Detailed Characterization of Petroleum Sulfonates by Fourier Transform Ion Cyclotron Resonance Mass Spectrometry

Petroleum sulfonates obtained from heavy vacuum gas oil (HVGO) were characterized by negative electrospray ionization Fourier transform ion cyclotron resonance mass spectrometry [(−) ESI FT-ICR MS] to better understand the chemical nature of their surface-active components. Electrospray ionization (ESI) analysis showed that sulfonates contain mainly O3S, O3S2, O4S, and NO3S classes, which means that the sulfonation reaction does not occur selectively for aromatic hydrocarbon (HC) class compounds because it also reacts with N, S, and O heteroatom classes.
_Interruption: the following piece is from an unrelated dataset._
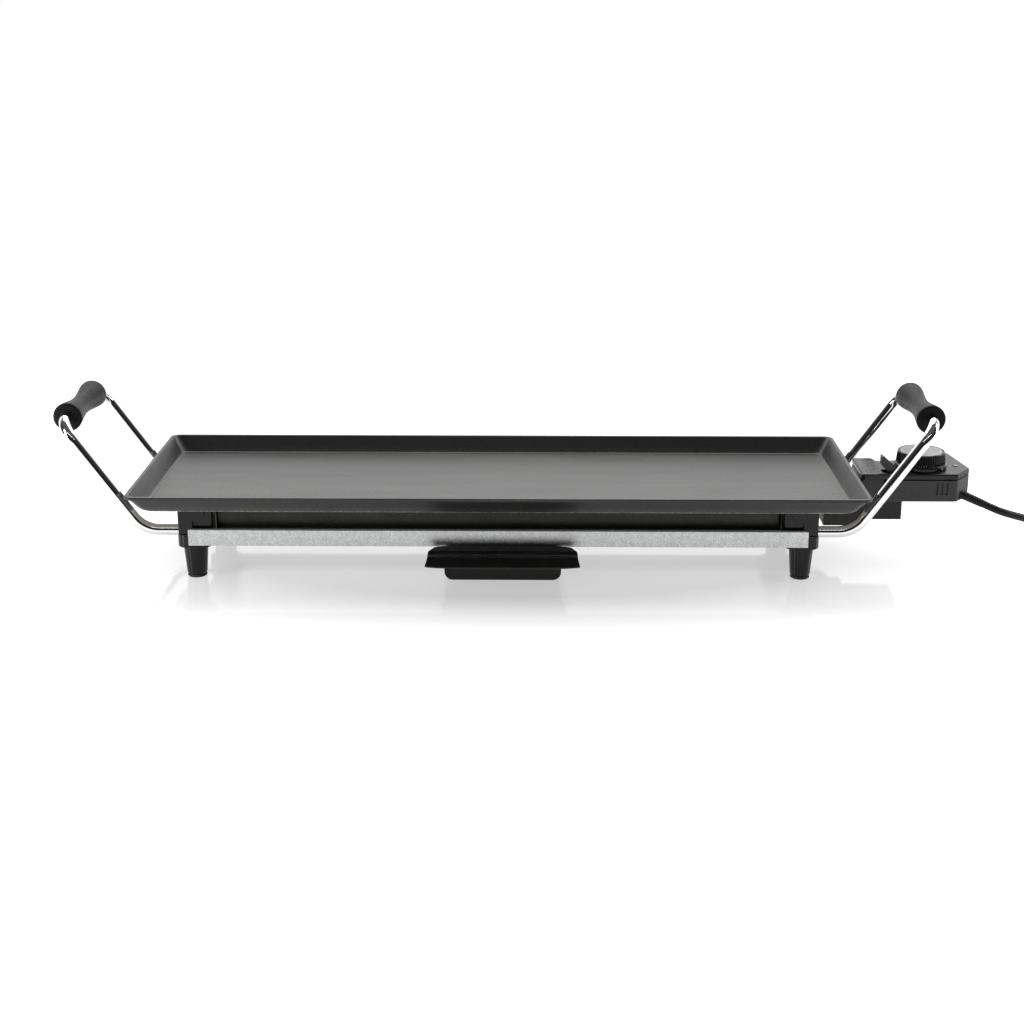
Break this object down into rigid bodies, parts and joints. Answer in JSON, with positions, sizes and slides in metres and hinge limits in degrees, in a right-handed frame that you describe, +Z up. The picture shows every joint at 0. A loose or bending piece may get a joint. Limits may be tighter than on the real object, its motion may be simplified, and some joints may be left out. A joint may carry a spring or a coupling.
{
  "type": "electric griddle",
  "caption": "Long tabletop electric griddle: coated cast pan on short black legs, chrome carrying handles, front grease drawer and a plug-in thermostat with dial and mains lead.",
  "frame": {"origin": "centre of the footprint of the griddle without its lead, on the table under the feet", "axes": "+X along the pan towards the thermostat, +Y towards the back, -Y the front where the grease drawer pulls out, +Z up"},
  "size_m": [1.12, 0.3783, 0.164],
  "materials": {
    "cast_coating": "cast aluminium with a matte dark grey non-stick coating",
    "galvanised": "bright galvanised sheet with a fine spangle",
    "dark_sheet": "heat-darkened olive-grey sheet steel",
    "element_steel": "grey heat-resistant steel",
    "zinc": "plated steel",
    "chrome": "polished chrome plate",
    "black_phenolic": "glossy black phenolic moulding",
    "grip_plastic": "satin black moulding",
    "control_plastic": "satin charcoal moulding",
    "control_top": "fine-grained charcoal moulding that looks grey in the light",
    "dial_film": "grey printed metal film with a plain scale",
    "rubber": "matte black rubber",
    "pilot_lens": "frosted clear lens, unlit",
    "cord_sheath": "smooth black flexible sheath"
  },
  "bodies": {
    "base": {"griddle_plate": "cast_coating", "drain_spout": "element_steel", "heating_element": "element_steel", "terminal_pin_front": "zinc", "terminal_pin_rear": "zinc", "element_clamp_left": "element_steel", "element_clamp_right": "element_steel", "probe_well": "element_steel", "element_cover": "dark_sheet", "base_tray": "galvanised", "leg_bracket_front_left": "black_phenolic", "leg_bracket_rear_left": "black_phenolic", "leg_bracket_front_right": "black_phenolic", "leg_bracket_rear_right": "black_phenolic", "foot_front_left": "black_phenolic", "foot_rear_left": "black_phenolic", "foot_front_right": "black_phenolic", "foot_rear_right": "black_phenolic", "foot_pad_front_left": "rubber", "foot_pad_rear_left": "rubber", "foot_pad_front_right": "rubber", "foot_pad_rear_right": "rubber", "leg_screw_front_left": "zinc", "leg_screw_rear_left": "zinc", "leg_screw_front_right": "zinc", "leg_screw_rear_right": "zinc", "handle_rod_left": "chrome", "handle_rod_right": "chrome", "handle_grip_left": "grip_plastic", "handle_grip_right": "grip_plastic", "drawer_rail_left": "galvanised", "drawer_rail_right": "galvanised", "socket_housing": "black_phenolic"},
    "drawer": {"grease_drawer": "control_plastic", "drawer_handle": "black_phenolic"},
    "controller": {"controller_top_shell": "control_top", "controller_bottom_shell": "control_plastic", "controller_screw_left": "zinc", "controller_screw_right": "zinc", "connector_block": "black_phenolic", "contact_sleeve_front": "zinc", "contact_sleeve_rear": "zinc", "temperature_probe": "zinc", "thermostat_unit": "zinc", "pilot_lens": "pilot_lens", "lever_pin": "zinc", "strain_relief": "cord_sheath", "cord": "cord_sheath", "cord_coil": "cord_sheath", "cord_tail": "cord_sheath", "plug_body": "black_phenolic", "plug_pin_left": "zinc", "plug_pin_right": "zinc"},
    "dial": {"dial": "control_plastic", "dial_disc": "dial_film", "dial_spindle": "zinc"},
    "lever": {"release_lever": "control_plastic"}
  },
  "joints": [
    {"name": "drawer_slide", "type": "slide", "parent": "base", "child": "drawer", "axis": [0, -1, 0], "range_m": [0, 0.12]},
    {"name": "controller_pull", "type": "slide", "parent": "base", "child": "controller", "axis": [1, 0, 0], "range_m": [0, 0.125]},
    {"name": "dial_turn", "type": "hinge", "parent": "controller", "child": "dial", "pos_m": [0.399, 0.005, 0.1], "axis": [0, 0, -1], "range_deg": [0, 270]},
    {"name": "lever_press", "type": "hinge", "parent": "controller", "child": "lever", "pos_m": [0.3725, -0.012, 0.0815], "axis": [0, 1, 0], "range_deg": [-12, 0], "stiffness_Nm_per_rad": 0.3}
  ]
}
Because sulfonates were separated by solubility into lipophilic and hydrophilic categories, it was confirmed that the same classes compose hydrophilic and lipophilic sulfonates. Moreover, this procedure revealed that lipophilic sulfonate extracts contain organic acids (O2 class) that are related to the total acid number of the starting HVGO. However, selective isolation of the surface-active species using the “wet-silica” procedure allowed for detection that these compounds have a non-surface-active character because they do not interact with the water phase. The new structural information disclosed about petroleum sulfonates and their raw materials might encourage further studies on the rational design and synthesis of novel petroleum surfactants with the desired properties for industrial applications, such as chemical enhanced oil recovery (CEOR).